(Data extracted from a collection)
____

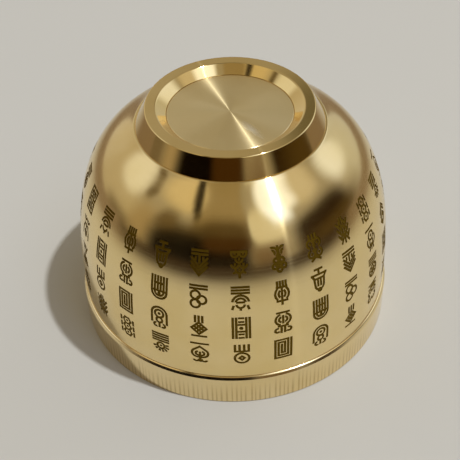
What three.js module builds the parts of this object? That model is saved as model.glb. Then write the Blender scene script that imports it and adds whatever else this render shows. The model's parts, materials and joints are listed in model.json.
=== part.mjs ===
// Treasure bowl: a small turned brass bowl, shown mouth down, as it stands on its rim.
// Millimetres, +Z up. The origin is the centre of the mouth plane, and Z is the axis of turning.
// Four turned pieces: the shell, a hoop pressed on its lip, a ring foot soldered to its
// crown, and a faced disc let into the foot. Every piece is a revolved profile.

import * as THREE from 'three';

// Overall sizes
const RIM_RADIUS = 37.5; // outside of the hoop, the widest part of the bowl
const BOWL_HEIGHT = 56.4; // mouth plane to the face of the foot
const JOINT_GAP = 0.3; // clearance wherever two pieces meet

// Hoop round the lip
const RIM_BAND_HEIGHT = 7.8; // mouth plane to the outer corner of the ledge
const RIM_BAND_THICKNESS = 1.5;
const RIM_EDGE = 0.3; // bevel on the outer corner of the lip
const LEDGE_WIDTH = 0.6; // how far the hoop stands proud of the body
const LEDGE_HEIGHT = 0.55; // rise of the bevel that leads back to the body

// Shell: a nearly upright wall that turns over quickly into the crown
const WALL = 2.5; // even wall, measured square to the surface
const BASE_THICKNESS = 3.5; // solid left under the foot
const FLOOR_BLEND = 5.0; // height of the curve between the inner wall and the floor
const LIP_EDGE = 0.5; // bevel on the inner corner of the lip
const WALL_LEAN = THREE.MathUtils.degToRad(1.1); // the wall opens by this much above the hoop
const CROWN_SLOPE = THREE.MathUtils.degToRad(40); // fall of the crown where it meets the foot
const WALL_FULLNESS = 0.856; // reach of the wall's handle, of the height it climbs
const CROWN_FULLNESS = 0.38; // reach of the crown's handle, of the width it closes

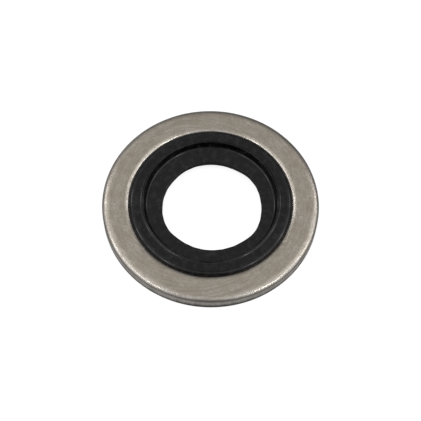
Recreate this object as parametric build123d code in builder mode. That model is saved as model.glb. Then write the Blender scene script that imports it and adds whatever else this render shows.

____

Task statement =>
Please give back all of the records exactly as written.

Correct answer =>
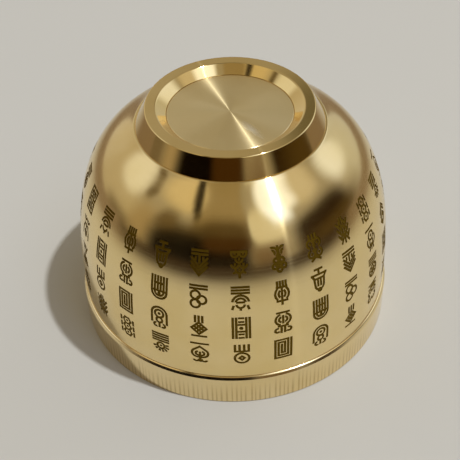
What three.js module builds the parts of this object? That model is saved as model.glb. Then write the Blender scene script that imports it and adds whatever else this render shows. The model's parts, materials and joints are listed in model.json.
=== part.mjs ===
// Treasure bowl: a small turned brass bowl, shown mouth down, as it stands on its rim.
// Millimetres, +Z up. The origin is the centre of the mouth plane, and Z is the axis of turning.
// Four turned pieces: the shell, a hoop pressed on its lip, a ring foot soldered to its
// crown, and a faced disc let into the foot. Every piece is a revolved profile.

import * as THREE from 'three';

// Overall sizes
const RIM_RADIUS = 37.5; // outside of the hoop, the widest part of the bowl
const BOWL_HEIGHT = 56.4; // mouth plane to the face of the foot
const JOINT_GAP = 0.3; // clearance wherever two pieces meet

// Hoop round the lip
const RIM_BAND_HEIGHT = 7.8; // mouth plane to the outer corner of the ledge
const RIM_BAND_THICKNESS = 1.5;
const RIM_EDGE = 0.3; // bevel on the outer corner of the lip
const LEDGE_WIDTH = 0.6; // how far the hoop stands proud of the body
const LEDGE_HEIGHT = 0.55; // rise of the bevel that leads back to the body

// Shell: a nearly upright wall that turns over quickly into the crown
const WALL = 2.5; // even wall, measured square to the surface
const BASE_THICKNESS = 3.5; // solid left under the foot
const FLOOR_BLEND = 5.0; // height of the curve between the inner wall and the floor
const LIP_EDGE = 0.5; // bevel on the inner corner of the lip
const WALL_LEAN = THREE.MathUtils.degToRad(1.1); // the wall opens by this much above the hoop
const CROWN_SLOPE = THREE.MathUtils.degToRad(40); // fall of the crown where it meets the foot
const WALL_FULLNESS = 0.856; // reach of the wall's handle, of the height it climbs
const CROWN_FULLNESS = 0.38; // reach of the crown's handle, of the width it closes

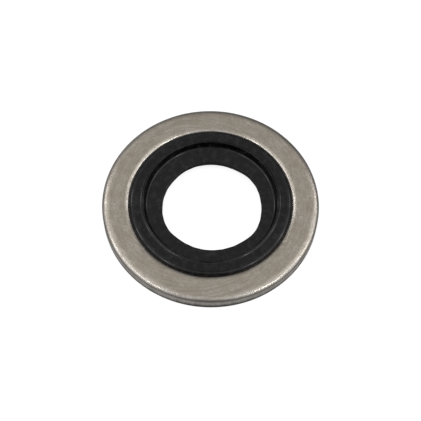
Recreate this object as parametric build123d code in builder mode. That model is saved as model.glb. Then write the Blender scene script that imports it and adds whatever else this render shows.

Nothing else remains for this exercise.